Among the entries below, count the lines where the string "materials" occurs, and give only the number.

## [The data]
========================================================================

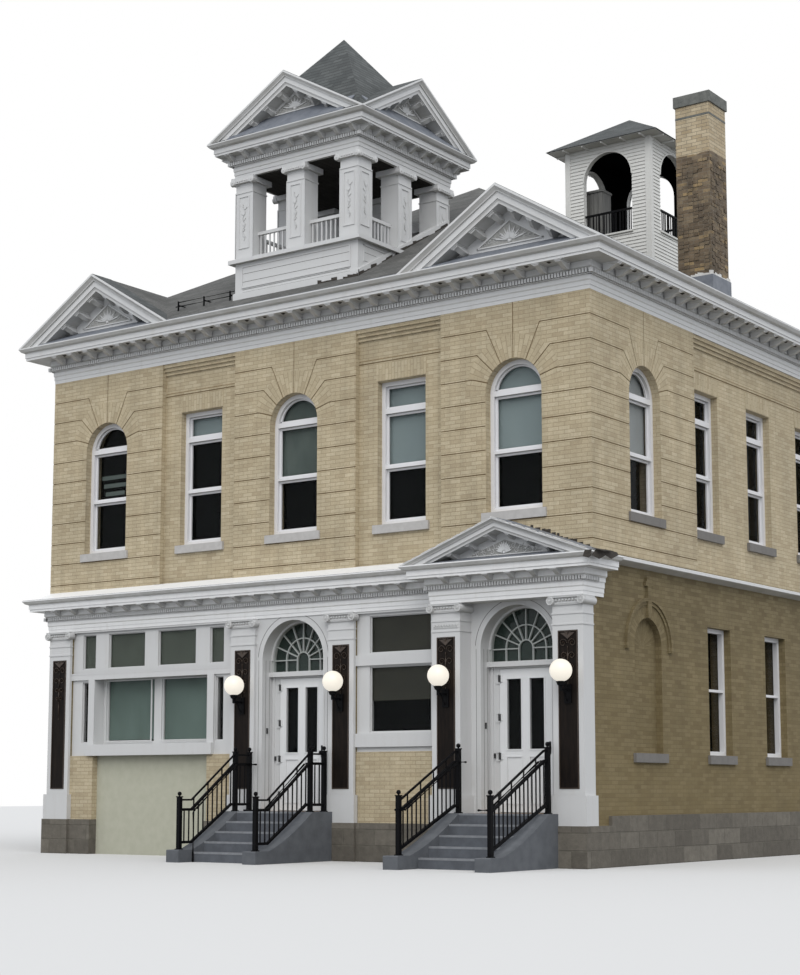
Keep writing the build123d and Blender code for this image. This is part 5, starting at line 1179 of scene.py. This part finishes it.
for a, b, z0, z1, v in ((0.170, 1.115, 3.510, 4.170, 0.070), (1.460, 1.800, 3.510, 4.170, 0.070),
                        (1.615, 1.800, 2.100, 3.260, 0.070), (0.120, 1.320, 2.120, 3.280, 0.190)):
    for u0, u1 in pair(LEFT_SHOP, a, b):
        beads.frame(u0, u1, z0, z1, 0.016, v, v + 0.025)
for z0, z1 in ((3.530, 4.170), (2.180, 3.300)):
    beads.frame(RIGHT_SHOP - 0.6395, RIGHT_SHOP + 0.6395, z0, z1, 0.018, 0.07, 0.095)
beads.box(-5.490, -1.380, -0.004, 0.040, 3.400, 3.430)
beads.box(-5.490, -1.380, -0.010, 0.0, 4.215, 4.250)
beads.bar(RIGHT_SHOP, 0.91, -0.006, 0.0, 4.215, 4.250)
beads.done()

# Hinge plates of the leaves
for node, mid, body in DOORS:
    pins = Build(node + "_hinge_plates", iron_soft, body=body)
    for k in range(4):
        z = 1.120 + 0.633 * k
        pins.box(mid - 0.513, mid - 0.470, 0.243, 0.272, z - 0.055, z + 0.055)
        pins.ball(mid - 0.503, 0.252, z + 0.060, 0.010, 8)
    pins.done()

# Stair railings, cheek walls and step edges
FLOOR_Z, NOSE_Z, TOP_Z, FOOT_Z = 0.835, 0.210, 1.835, 1.210
RISER, TREAD = 0.167, 0.280


def sloping(y, start, end, z0, z1):
    t = min(max((start - y) / (start - end), 0.0), 1.0)
    return z0 + (z1 - z0) * t


def bars(build, x, y0, y1, start, end, z0, z1, size):
    h = size / 2
    ys = [y0] + [y for y in (start, end) if y1 < y < y0] + [y1]
    for a, b in zip(ys, ys[1:]):
        za, zb = sloping(a, start, end, z0, z1), sloping(b, start, end, z0, z1)
        build.beam([(a, za - h), (b, zb - h), (b, zb + h), (a, za + h)], x - h, x + h)


def newel(build, x, y, z, top):
    build.post(x, y, 0.035, z, top + 0.022).post(x, y, 0.050, z, z + 0.015).post(x, y, 0.043, top + 0.022, top + 0.040)
    build.lathe([(0.0005, 0.038), (0.014, 0.040), (0.014, 0.050), (0.0005, 0.052)], x, y, top, 8)
    build.ball(x, y, top + 0.082, 0.037, 12)


def railing(build, x, side, y_back, y_top, y_foot, start, end, drop, leg):
    """Newels, bars and balusters from y_back or y_top down to y_foot, with a handrail on arms beside them.

    The bars slope from start to end; leg takes the handrail's end down to the ground.
    """
    low_start = min(start, y_top - 0.115)
    foot = FOOT_Z - drop
    back = y_top if y_back is None else y_back
    newel(build, x, y_top, FLOOR_Z, TOP_Z)
    newel(build, x, y_foot, NOSE_Z, foot)
    if y_back is not None:
        newel(build, x, y_back, FLOOR_Z, TOP_Z)
    z0, z1 = TOP_Z - 0.183, foot - 0.183
    bars(build, x, back, y_foot, start, end, TOP_Z - 0.020, foot - 0.020, 0.030)
    bars(build, x, back, y_foot, start, end, z0, z1, 0.045)
    bars(build, x, back, y_foot, low_start, end, FLOOR_Z + 0.120, NOSE_Z + 0.120, 0.045)
    for ya, yb in ((back, y_top), (y_top, y_foot)):
        count = round((ya - yb) / 0.118)
        for k in range(1, count):
            y = ya + (yb - ya) * k / count
            build.post(x, y, 0.009, sloping(y, low_start, end, FLOOR_Z + 0.120, NOSE_Z + 0.120),
                       sloping(y, start, end, z0, z1) + (0.163 if k % 3 == 0 else 0.0))
    h = x + side * 0.080
    path = [(h, back + 0.10, z0), (h, start + 0.03, z0), (h, start - 0.03, z0 - 0.012), (h, end + 0.04, z1 + 0.018),
            (h, end, z1)]
    arms = [(y_top, z0)]
    if leg:
        g = x + side * 0.165
        path += [(h + side * 0.01, end - 0.05, z1), (g, -1.77, z1 - 0.01), (g, -1.80, z1 - 0.05), (g, -1.80, 0.0)]
        arms.append((end + 0.02, sloping(end + 0.02, start, end, z0, z1)))
    else:
        path.append((h, y_foot - 0.20, z1))
        arms.append((y_foot, z1))
    if y_back is not None:
        arms.append((y_back, z0))
    build.tube(path, 0.018, 8)
    for y, z in arms:
        build.box(min(x, h), max(x, h), y - 0.008, y + 0.008, z - 0.008, z + 0.008)


rails = Build("stair_ironwork", iron)
for side in (1, -1):
    railing(rails, DOOR_MIDS[0] - side * 0.84, side, -0.165, -0.542, -1.970, -0.577, -1.670, 0.150, side == 1)
    railing(rails, DOOR_MIDS[1] - side * 0.84, side, None, -0.450, -2.100, -0.560, -2.030, 0.120, False)
rails.done(replaces=["stair_railings"])
walls = Build("cheek_walls", cheek_mat)
for mid, out, back in zip(DOOR_MIDS, (2.130, 2.320), (0.0, PORCH_OUT)):
    # the sweep is a quadratic curve from the landing's edge to the nose, sagging below the straight line
    ends = ((-0.650, FLOOR_Z), (-out + 0.340, NOSE_Z))
    ctrl = [(a + b) / 2 - sag for a, b, sag in zip(*ends, (0.025, 0.125))]
    arc = [tuple((1 - t) ** 2 * a + 2 * t * (1 - t) * m + t * t * b for a, m, b in zip(ends[0], ctrl, ends[1]))
           for t in (k / 16 for k in range(17))]
    prof = [(back, 0.0), (back, FLOOR_Z)] + arc + [(-out + 0.012, NOSE_Z), (-out, NOSE_Z - 0.012), (-out, 0.0)]
    for u0 in (mid - 0.980, mid + 0.700):
        walls.beam(prof, u0, u0 + 0.280)
walls.done(replaces=["stair_cheeks"])
nose = Build("step_nosings", step_edge)
for mid in DOOR_MIDS:
    for k in range(5):
        y, z = -0.650 - TREAD * k, FLOOR_Z - RISER * k
        nose.bar(mid, 0.70, y - 0.004, y + 0.05, z - 0.030, z + 0.003)
nose.done()


# Stage, light and camera
def bare(owner):
    """The owner's tree, emptied."""
    tree = Tree(owner)
    tree.tree.nodes.clear()
    return tree


def placed(name, data, location=(0, 0, 0), turn=(0, 0, 0)):
    made = bpy.data.objects.new(name, data)
    made.location = location
    made.rotation_euler = [math.radians(a) for a in turn]
    bpy.context.scene.collection.objects.link(made)
    return made


mesh = bpy.data.meshes.new("floor")
mesh.from_pydata([(-80, -80, 0), (80, -80, 0), (80, 80, 0), (-80, 80, 0)], [], [(0, 1, 2, 3)])
floor = placed("floor", mesh)
ground = bpy.data.materials.new("floor_pale")
tree = bare(ground)
# darker for the light it gives back than for the eye, reflections and panes
rays = tree.node("LightPath", key=None)
seen = tree.out(rays, "Is Camera Ray")
for kind in ("Glossy", "Transmission"):
    seen = tree.node("Math", {0: seen, 1: tree.out(rays, "Is %s Ray" % kind)}, operation="ADD", use_clamp=True)
tones = [tree.node("BsdfDiffuse", {"Color": (tone, tone, tone)}) for tone in (0.20, 0.62)]
tree.node("OutputMaterial", {0: tree.node("MixShader", enumerate((seen, *tones)))}, None)
mesh.materials.append(ground)

world = bpy.data.worlds.new("sky")
bpy.context.scene.world = world
tree = bare(world)
skies = [tree.node("Background", {0: color, 1: 1.0}) for color in ((0.93, 0.96, 1.0), (1, 1, 1))]
seen = tree.node("LightPath", key="Is Camera Ray")
tree.node("OutputWorld", {0: tree.node("MixShader", enumerate((seen, *skies)))}, None)

sun = bpy.data.lights.new("sun", "SUN")
sun.energy = 1.55
sun.angle = math.radians(50)
sun.color = (1.0, 0.97, 0.92)
placed("sun", sun, turn=(48, 0, 37))

PICTURE_HEIGHT = 975  # in pixels, as are the focal length and the horizon
camera = bpy.data.cameras.new("camera")
camera.sensor_fit = "VERTICAL"
camera.sensor_height = 36.0
camera.sensor_width = 36.0
camera.lens = 1847.31 / PICTURE_HEIGHT * 36.0
camera.shift_y = (549.154 - PICTURE_HEIGHT / 2) / PICTURE_HEIGHT
camera.clip_end = 500
bpy.context.scene.camera = placed("camera", camera, (20.622, -25.369 + SHIFT, 1.220), (97.40, 0.0, 35.764))
bpy.context.scene.view_settings.view_transform = "Standard"
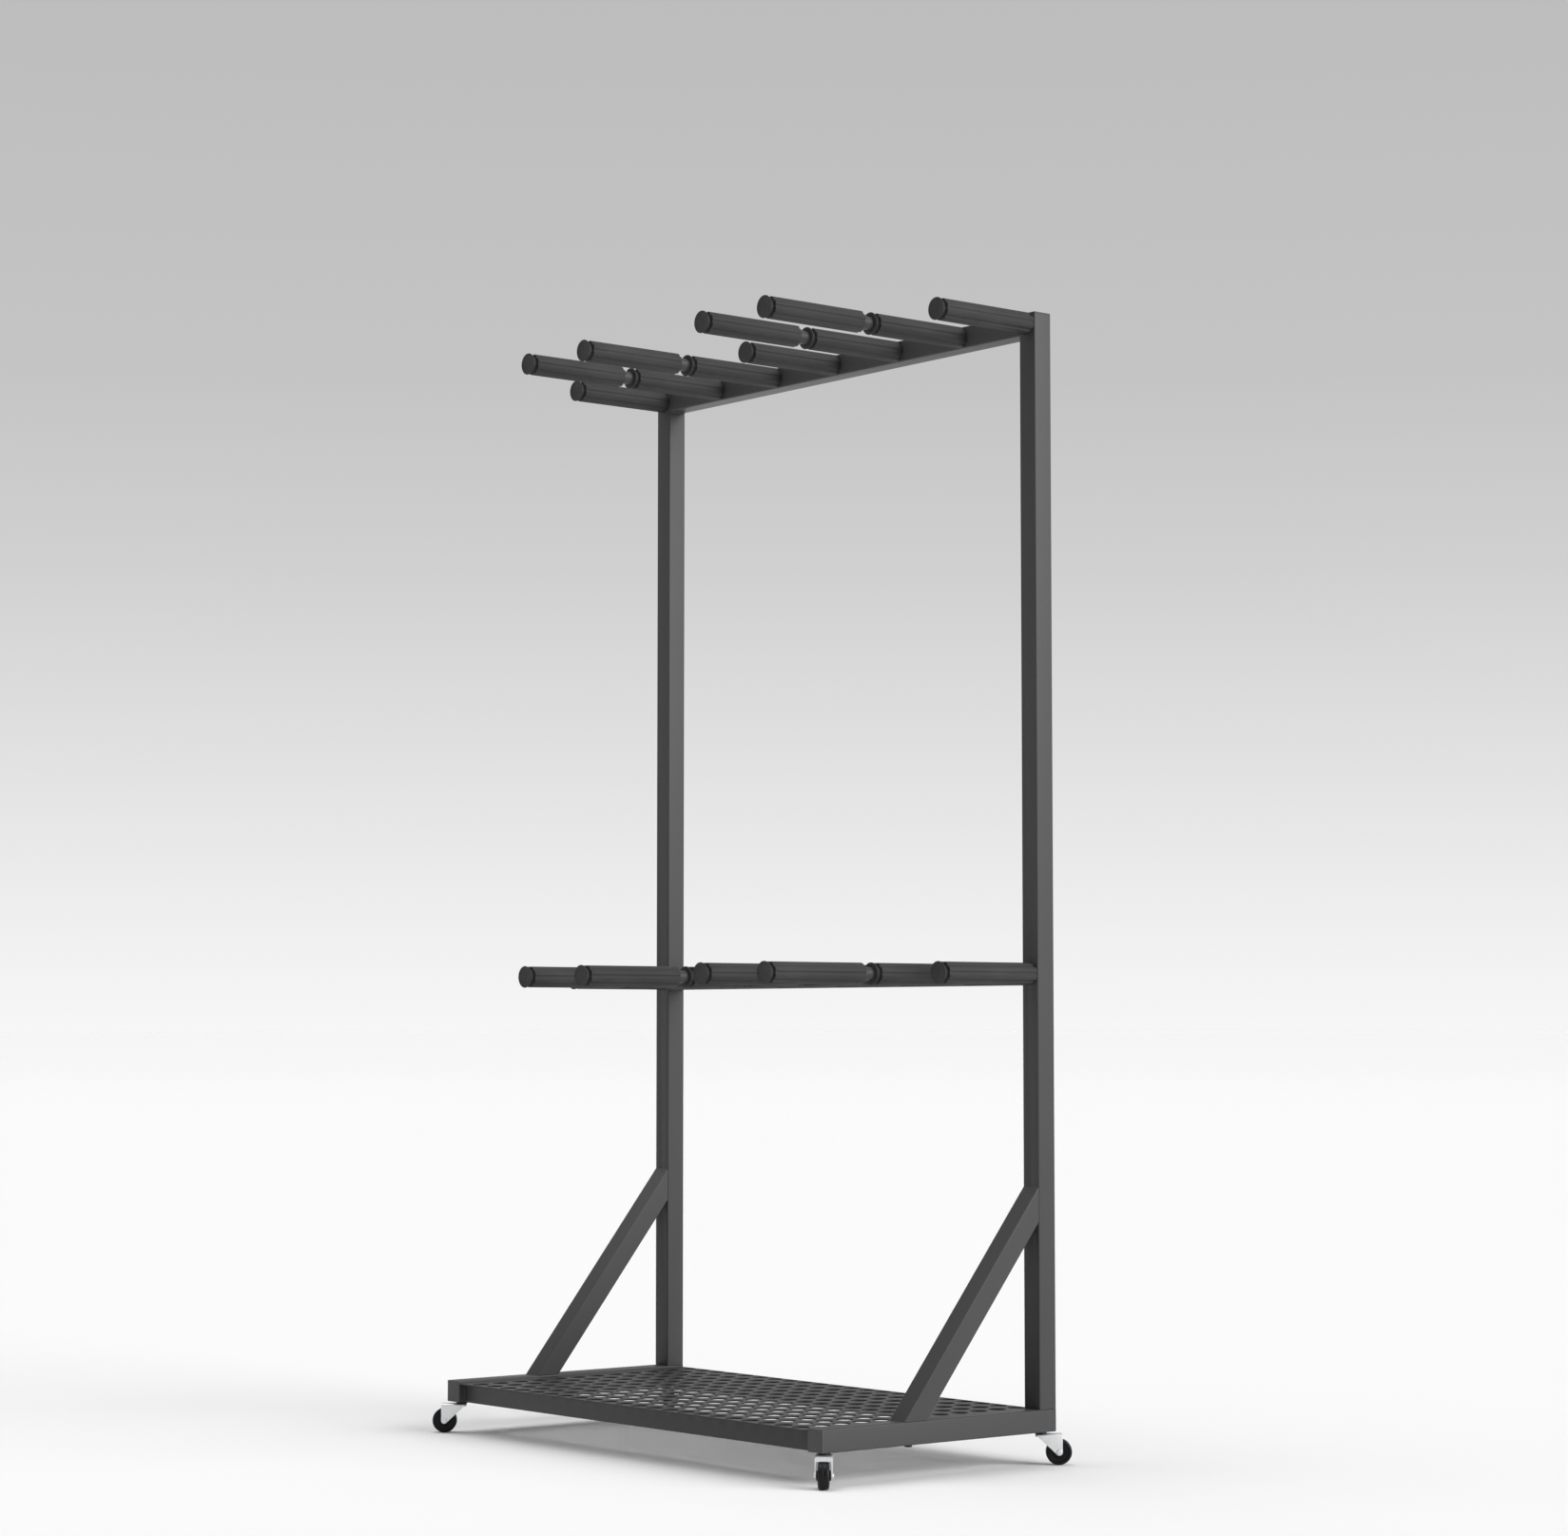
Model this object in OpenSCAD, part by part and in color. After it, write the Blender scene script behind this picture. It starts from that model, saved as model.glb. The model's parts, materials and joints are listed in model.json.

========================================================================

## [Reply to the exercise]
3